• **OBJECTIVE**: Each line below should be reproduced without any alteration.

• **RECORDS FOR THE TASK**:
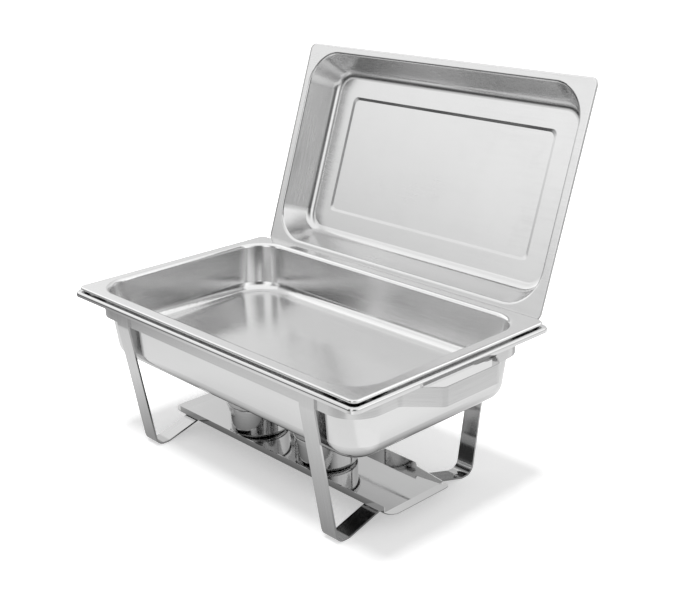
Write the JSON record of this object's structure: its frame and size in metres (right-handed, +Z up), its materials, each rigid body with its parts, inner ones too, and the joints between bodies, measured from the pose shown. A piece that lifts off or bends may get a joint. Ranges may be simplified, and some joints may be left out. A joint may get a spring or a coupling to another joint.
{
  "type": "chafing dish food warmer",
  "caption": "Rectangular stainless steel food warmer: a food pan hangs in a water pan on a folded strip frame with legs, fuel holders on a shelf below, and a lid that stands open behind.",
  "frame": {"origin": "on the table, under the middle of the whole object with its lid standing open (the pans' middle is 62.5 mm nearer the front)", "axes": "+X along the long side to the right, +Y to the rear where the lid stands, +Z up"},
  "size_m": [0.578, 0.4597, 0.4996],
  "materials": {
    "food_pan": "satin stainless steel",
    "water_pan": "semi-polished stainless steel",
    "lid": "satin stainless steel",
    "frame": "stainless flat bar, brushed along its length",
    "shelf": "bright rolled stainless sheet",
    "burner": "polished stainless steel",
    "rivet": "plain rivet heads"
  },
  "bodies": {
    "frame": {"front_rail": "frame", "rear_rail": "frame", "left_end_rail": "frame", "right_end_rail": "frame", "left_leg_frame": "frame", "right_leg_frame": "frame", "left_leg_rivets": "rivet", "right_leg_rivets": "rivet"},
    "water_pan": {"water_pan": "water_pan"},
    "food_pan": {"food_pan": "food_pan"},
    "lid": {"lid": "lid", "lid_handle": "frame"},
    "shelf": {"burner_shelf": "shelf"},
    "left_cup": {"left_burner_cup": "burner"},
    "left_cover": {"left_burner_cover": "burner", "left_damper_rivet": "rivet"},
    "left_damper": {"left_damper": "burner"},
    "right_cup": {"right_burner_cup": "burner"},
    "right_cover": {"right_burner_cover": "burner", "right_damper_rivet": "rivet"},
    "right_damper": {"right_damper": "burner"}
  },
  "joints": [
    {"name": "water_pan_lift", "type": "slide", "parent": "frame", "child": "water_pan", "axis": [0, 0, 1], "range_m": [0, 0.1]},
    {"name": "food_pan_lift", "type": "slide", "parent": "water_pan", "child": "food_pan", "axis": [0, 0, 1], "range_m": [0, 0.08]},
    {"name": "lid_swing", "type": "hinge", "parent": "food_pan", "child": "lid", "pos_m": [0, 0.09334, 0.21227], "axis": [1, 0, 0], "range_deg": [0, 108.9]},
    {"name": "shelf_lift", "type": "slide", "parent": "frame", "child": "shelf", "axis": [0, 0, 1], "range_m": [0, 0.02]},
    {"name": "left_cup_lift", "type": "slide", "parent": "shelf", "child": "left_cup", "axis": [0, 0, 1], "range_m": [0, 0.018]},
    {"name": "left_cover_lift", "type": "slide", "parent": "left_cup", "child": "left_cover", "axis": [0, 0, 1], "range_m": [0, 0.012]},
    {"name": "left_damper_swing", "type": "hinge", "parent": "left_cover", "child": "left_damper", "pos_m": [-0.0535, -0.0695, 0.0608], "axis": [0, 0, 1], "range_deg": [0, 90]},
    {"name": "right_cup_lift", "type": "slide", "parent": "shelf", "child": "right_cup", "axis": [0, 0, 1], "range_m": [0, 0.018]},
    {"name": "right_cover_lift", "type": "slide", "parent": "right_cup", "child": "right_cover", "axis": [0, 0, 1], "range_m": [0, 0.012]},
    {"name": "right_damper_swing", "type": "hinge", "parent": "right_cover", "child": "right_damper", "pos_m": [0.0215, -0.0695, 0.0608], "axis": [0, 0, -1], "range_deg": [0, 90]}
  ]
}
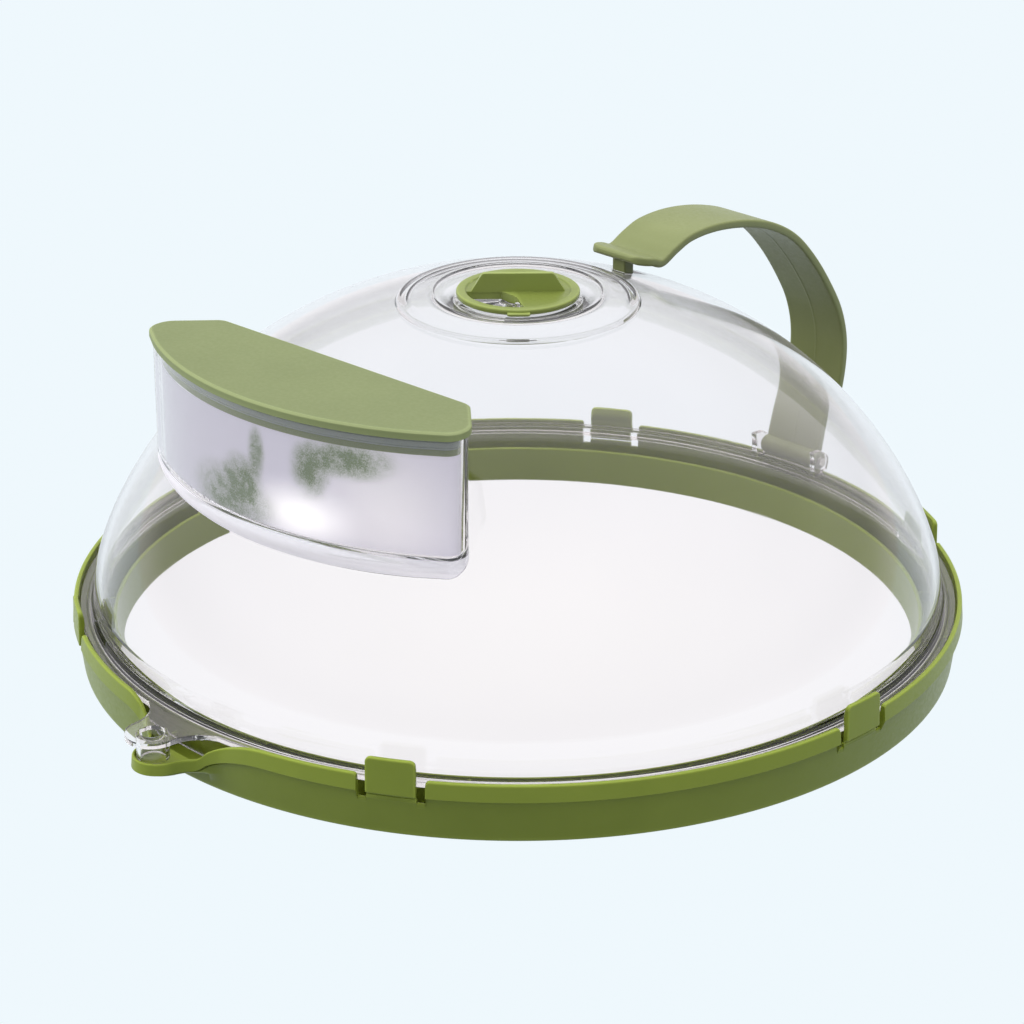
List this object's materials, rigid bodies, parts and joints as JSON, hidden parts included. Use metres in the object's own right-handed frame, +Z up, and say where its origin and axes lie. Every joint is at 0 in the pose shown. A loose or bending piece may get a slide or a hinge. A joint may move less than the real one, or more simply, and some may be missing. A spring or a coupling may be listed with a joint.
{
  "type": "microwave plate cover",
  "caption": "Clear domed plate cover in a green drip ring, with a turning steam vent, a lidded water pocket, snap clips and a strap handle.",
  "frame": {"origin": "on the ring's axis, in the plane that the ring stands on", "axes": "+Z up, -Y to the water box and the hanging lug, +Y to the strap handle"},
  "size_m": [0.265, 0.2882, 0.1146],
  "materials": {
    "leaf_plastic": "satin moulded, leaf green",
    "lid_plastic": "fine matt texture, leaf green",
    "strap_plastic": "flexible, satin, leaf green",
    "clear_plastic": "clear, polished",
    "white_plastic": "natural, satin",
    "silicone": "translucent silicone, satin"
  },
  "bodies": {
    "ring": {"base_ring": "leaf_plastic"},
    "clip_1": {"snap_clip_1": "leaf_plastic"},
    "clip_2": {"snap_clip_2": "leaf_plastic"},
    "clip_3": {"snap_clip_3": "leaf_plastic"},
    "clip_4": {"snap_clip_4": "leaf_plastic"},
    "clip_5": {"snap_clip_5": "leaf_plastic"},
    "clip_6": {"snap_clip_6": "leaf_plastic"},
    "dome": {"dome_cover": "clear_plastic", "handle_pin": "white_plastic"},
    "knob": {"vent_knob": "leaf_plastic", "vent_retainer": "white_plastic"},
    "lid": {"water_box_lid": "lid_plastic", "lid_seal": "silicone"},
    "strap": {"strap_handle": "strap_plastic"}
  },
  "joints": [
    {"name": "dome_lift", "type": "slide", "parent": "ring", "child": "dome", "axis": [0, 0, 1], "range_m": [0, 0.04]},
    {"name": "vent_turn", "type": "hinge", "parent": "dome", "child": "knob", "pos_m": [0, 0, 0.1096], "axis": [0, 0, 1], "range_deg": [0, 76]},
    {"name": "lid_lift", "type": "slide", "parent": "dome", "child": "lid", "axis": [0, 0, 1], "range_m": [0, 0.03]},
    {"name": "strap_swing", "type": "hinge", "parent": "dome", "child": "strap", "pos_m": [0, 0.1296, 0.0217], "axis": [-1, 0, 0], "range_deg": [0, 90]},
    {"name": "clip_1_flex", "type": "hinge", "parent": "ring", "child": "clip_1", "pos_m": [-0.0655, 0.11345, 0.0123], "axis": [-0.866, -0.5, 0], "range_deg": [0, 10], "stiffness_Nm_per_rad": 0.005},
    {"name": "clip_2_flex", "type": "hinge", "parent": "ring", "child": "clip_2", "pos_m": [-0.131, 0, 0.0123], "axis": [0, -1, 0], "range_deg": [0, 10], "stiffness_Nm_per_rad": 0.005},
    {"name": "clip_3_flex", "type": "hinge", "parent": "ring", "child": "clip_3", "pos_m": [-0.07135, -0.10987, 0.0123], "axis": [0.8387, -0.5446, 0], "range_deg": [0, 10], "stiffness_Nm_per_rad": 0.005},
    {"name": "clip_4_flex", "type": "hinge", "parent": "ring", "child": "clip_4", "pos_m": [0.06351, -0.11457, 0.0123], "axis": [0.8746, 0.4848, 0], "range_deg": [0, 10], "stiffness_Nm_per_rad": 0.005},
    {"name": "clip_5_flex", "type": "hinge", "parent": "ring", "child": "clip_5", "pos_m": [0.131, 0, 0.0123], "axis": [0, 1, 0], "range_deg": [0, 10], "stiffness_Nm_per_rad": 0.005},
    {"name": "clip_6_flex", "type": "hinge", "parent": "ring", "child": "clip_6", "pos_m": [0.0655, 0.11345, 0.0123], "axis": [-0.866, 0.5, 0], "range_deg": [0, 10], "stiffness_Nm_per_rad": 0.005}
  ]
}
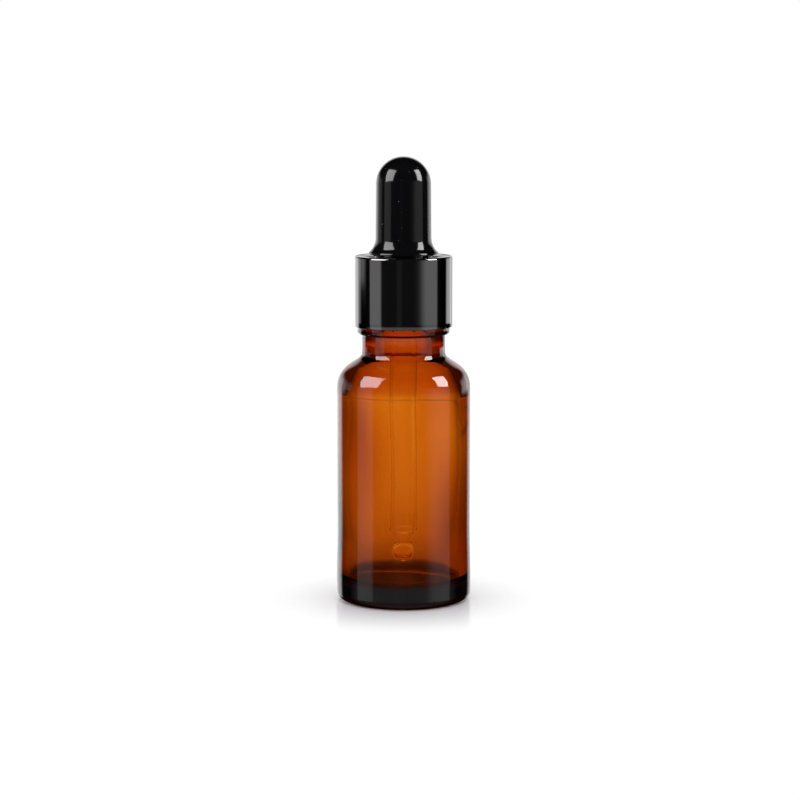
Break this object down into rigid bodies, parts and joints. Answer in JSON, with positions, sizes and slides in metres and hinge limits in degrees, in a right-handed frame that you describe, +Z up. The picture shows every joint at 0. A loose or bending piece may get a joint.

• **THE REPLY**:
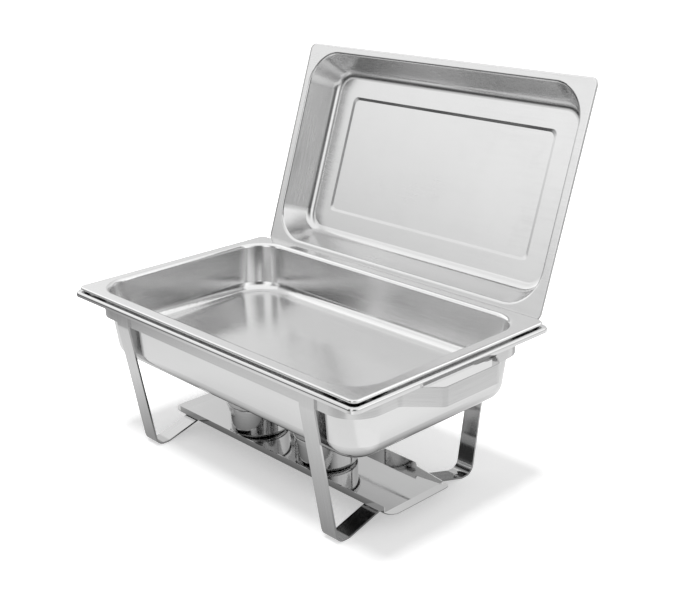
Write the JSON record of this object's structure: its frame and size in metres (right-handed, +Z up), its materials, each rigid body with its parts, inner ones too, and the joints between bodies, measured from the pose shown. A piece that lifts off or bends may get a joint. Ranges may be simplified, and some joints may be left out. A joint may get a spring or a coupling to another joint.
{
  "type": "chafing dish food warmer",
  "caption": "Rectangular stainless steel food warmer: a food pan hangs in a water pan on a folded strip frame with legs, fuel holders on a shelf below, and a lid that stands open behind.",
  "frame": {"origin": "on the table, under the middle of the whole object with its lid standing open (the pans' middle is 62.5 mm nearer the front)", "axes": "+X along the long side to the right, +Y to the rear where the lid stands, +Z up"},
  "size_m": [0.578, 0.4597, 0.4996],
  "materials": {
    "food_pan": "satin stainless steel",
    "water_pan": "semi-polished stainless steel",
    "lid": "satin stainless steel",
    "frame": "stainless flat bar, brushed along its length",
    "shelf": "bright rolled stainless sheet",
    "burner": "polished stainless steel",
    "rivet": "plain rivet heads"
  },
  "bodies": {
    "frame": {"front_rail": "frame", "rear_rail": "frame", "left_end_rail": "frame", "right_end_rail": "frame", "left_leg_frame": "frame", "right_leg_frame": "frame", "left_leg_rivets": "rivet", "right_leg_rivets": "rivet"},
    "water_pan": {"water_pan": "water_pan"},
    "food_pan": {"food_pan": "food_pan"},
    "lid": {"lid": "lid", "lid_handle": "frame"},
    "shelf": {"burner_shelf": "shelf"},
    "left_cup": {"left_burner_cup": "burner"},
    "left_cover": {"left_burner_cover": "burner", "left_damper_rivet": "rivet"},
    "left_damper": {"left_damper": "burner"},
    "right_cup": {"right_burner_cup": "burner"},
    "right_cover": {"right_burner_cover": "burner", "right_damper_rivet": "rivet"},
    "right_damper": {"right_damper": "burner"}
  },
  "joints": [
    {"name": "water_pan_lift", "type": "slide", "parent": "frame", "child": "water_pan", "axis": [0, 0, 1], "range_m": [0, 0.1]},
    {"name": "food_pan_lift", "type": "slide", "parent": "water_pan", "child": "food_pan", "axis": [0, 0, 1], "range_m": [0, 0.08]},
    {"name": "lid_swing", "type": "hinge", "parent": "food_pan", "child": "lid", "pos_m": [0, 0.09334, 0.21227], "axis": [1, 0, 0], "range_deg": [0, 108.9]},
    {"name": "shelf_lift", "type": "slide", "parent": "frame", "child": "shelf", "axis": [0, 0, 1], "range_m": [0, 0.02]},
    {"name": "left_cup_lift", "type": "slide", "parent": "shelf", "child": "left_cup", "axis": [0, 0, 1], "range_m": [0, 0.018]},
    {"name": "left_cover_lift", "type": "slide", "parent": "left_cup", "child": "left_cover", "axis": [0, 0, 1], "range_m": [0, 0.012]},
    {"name": "left_damper_swing", "type": "hinge", "parent": "left_cover", "child": "left_damper", "pos_m": [-0.0535, -0.0695, 0.0608], "axis": [0, 0, 1], "range_deg": [0, 90]},
    {"name": "right_cup_lift", "type": "slide", "parent": "shelf", "child": "right_cup", "axis": [0, 0, 1], "range_m": [0, 0.018]},
    {"name": "right_cover_lift", "type": "slide", "parent": "right_cup", "child": "right_cover", "axis": [0, 0, 1], "range_m": [0, 0.012]},
    {"name": "right_damper_swing", "type": "hinge", "parent": "right_cover", "child": "right_damper", "pos_m": [0.0215, -0.0695, 0.0608], "axis": [0, 0, -1], "range_deg": [0, 90]}
  ]
}
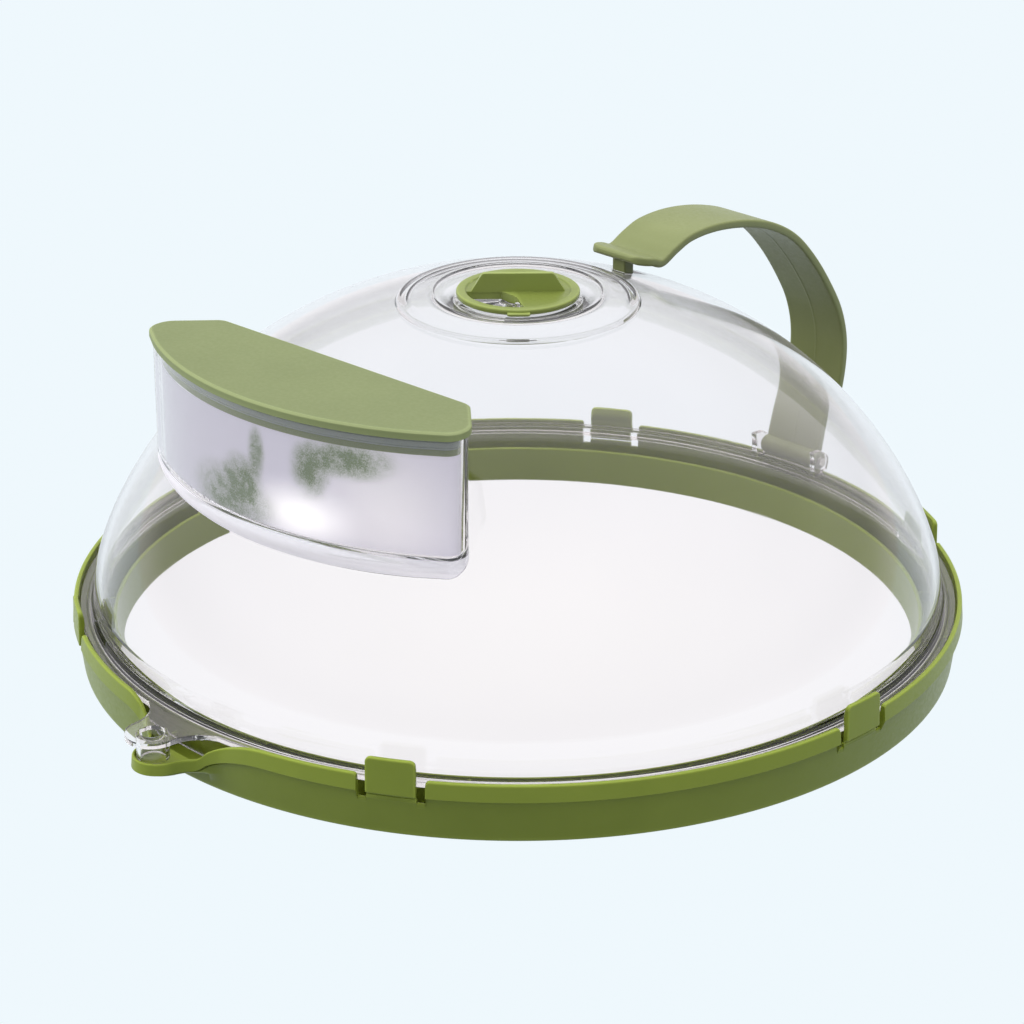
List this object's materials, rigid bodies, parts and joints as JSON, hidden parts included. Use metres in the object's own right-handed frame, +Z up, and say where its origin and axes lie. Every joint is at 0 in the pose shown. A loose or bending piece may get a slide or a hinge. A joint may move less than the real one, or more simply, and some may be missing. A spring or a coupling may be listed with a joint.
{
  "type": "microwave plate cover",
  "caption": "Clear domed plate cover in a green drip ring, with a turning steam vent, a lidded water pocket, snap clips and a strap handle.",
  "frame": {"origin": "on the ring's axis, in the plane that the ring stands on", "axes": "+Z up, -Y to the water box and the hanging lug, +Y to the strap handle"},
  "size_m": [0.265, 0.2882, 0.1146],
  "materials": {
    "leaf_plastic": "satin moulded, leaf green",
    "lid_plastic": "fine matt texture, leaf green",
    "strap_plastic": "flexible, satin, leaf green",
    "clear_plastic": "clear, polished",
    "white_plastic": "natural, satin",
    "silicone": "translucent silicone, satin"
  },
  "bodies": {
    "ring": {"base_ring": "leaf_plastic"},
    "clip_1": {"snap_clip_1": "leaf_plastic"},
    "clip_2": {"snap_clip_2": "leaf_plastic"},
    "clip_3": {"snap_clip_3": "leaf_plastic"},
    "clip_4": {"snap_clip_4": "leaf_plastic"},
    "clip_5": {"snap_clip_5": "leaf_plastic"},
    "clip_6": {"snap_clip_6": "leaf_plastic"},
    "dome": {"dome_cover": "clear_plastic", "handle_pin": "white_plastic"},
    "knob": {"vent_knob": "leaf_plastic", "vent_retainer": "white_plastic"},
    "lid": {"water_box_lid": "lid_plastic", "lid_seal": "silicone"},
    "strap": {"strap_handle": "strap_plastic"}
  },
  "joints": [
    {"name": "dome_lift", "type": "slide", "parent": "ring", "child": "dome", "axis": [0, 0, 1], "range_m": [0, 0.04]},
    {"name": "vent_turn", "type": "hinge", "parent": "dome", "child": "knob", "pos_m": [0, 0, 0.1096], "axis": [0, 0, 1], "range_deg": [0, 76]},
    {"name": "lid_lift", "type": "slide", "parent": "dome", "child": "lid", "axis": [0, 0, 1], "range_m": [0, 0.03]},
    {"name": "strap_swing", "type": "hinge", "parent": "dome", "child": "strap", "pos_m": [0, 0.1296, 0.0217], "axis": [-1, 0, 0], "range_deg": [0, 90]},
    {"name": "clip_1_flex", "type": "hinge", "parent": "ring", "child": "clip_1", "pos_m": [-0.0655, 0.11345, 0.0123], "axis": [-0.866, -0.5, 0], "range_deg": [0, 10], "stiffness_Nm_per_rad": 0.005},
    {"name": "clip_2_flex", "type": "hinge", "parent": "ring", "child": "clip_2", "pos_m": [-0.131, 0, 0.0123], "axis": [0, -1, 0], "range_deg": [0, 10], "stiffness_Nm_per_rad": 0.005},
    {"name": "clip_3_flex", "type": "hinge", "parent": "ring", "child": "clip_3", "pos_m": [-0.07135, -0.10987, 0.0123], "axis": [0.8387, -0.5446, 0], "range_deg": [0, 10], "stiffness_Nm_per_rad": 0.005},
    {"name": "clip_4_flex", "type": "hinge", "parent": "ring", "child": "clip_4", "pos_m": [0.06351, -0.11457, 0.0123], "axis": [0.8746, 0.4848, 0], "range_deg": [0, 10], "stiffness_Nm_per_rad": 0.005},
    {"name": "clip_5_flex", "type": "hinge", "parent": "ring", "child": "clip_5", "pos_m": [0.131, 0, 0.0123], "axis": [0, 1, 0], "range_deg": [0, 10], "stiffness_Nm_per_rad": 0.005},
    {"name": "clip_6_flex", "type": "hinge", "parent": "ring", "child": "clip_6", "pos_m": [0.0655, 0.11345, 0.0123], "axis": [-0.866, 0.5, 0], "range_deg": [0, 10], "stiffness_Nm_per_rad": 0.005}
  ]
}
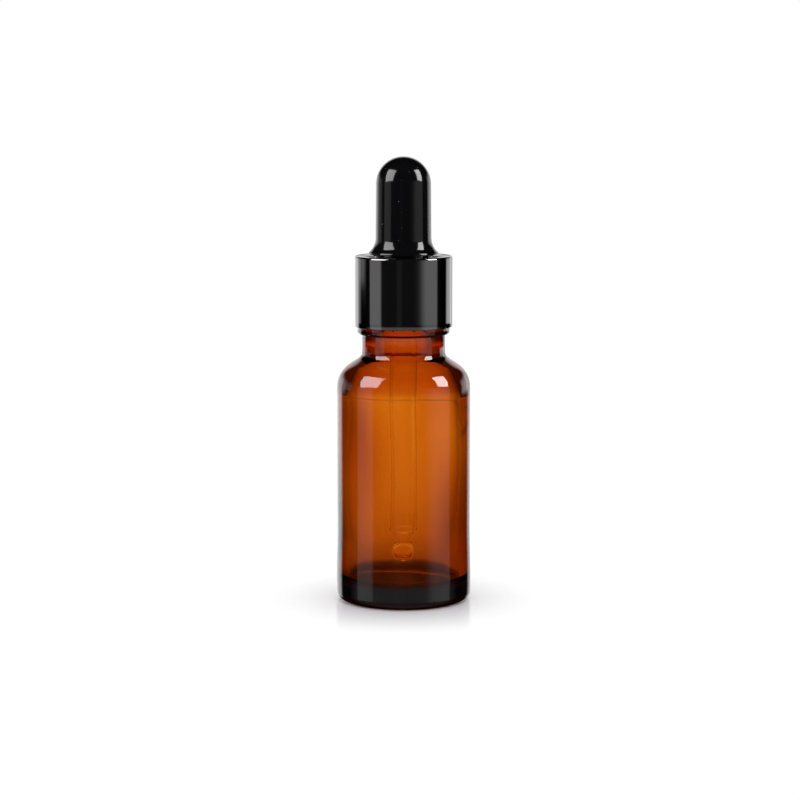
Break this object down into rigid bodies, parts and joints. Answer in JSON, with positions, sizes and slides in metres and hinge limits in degrees, in a right-handed frame that you describe, +Z up. The picture shows every joint at 0. A loose or bending piece may get a joint.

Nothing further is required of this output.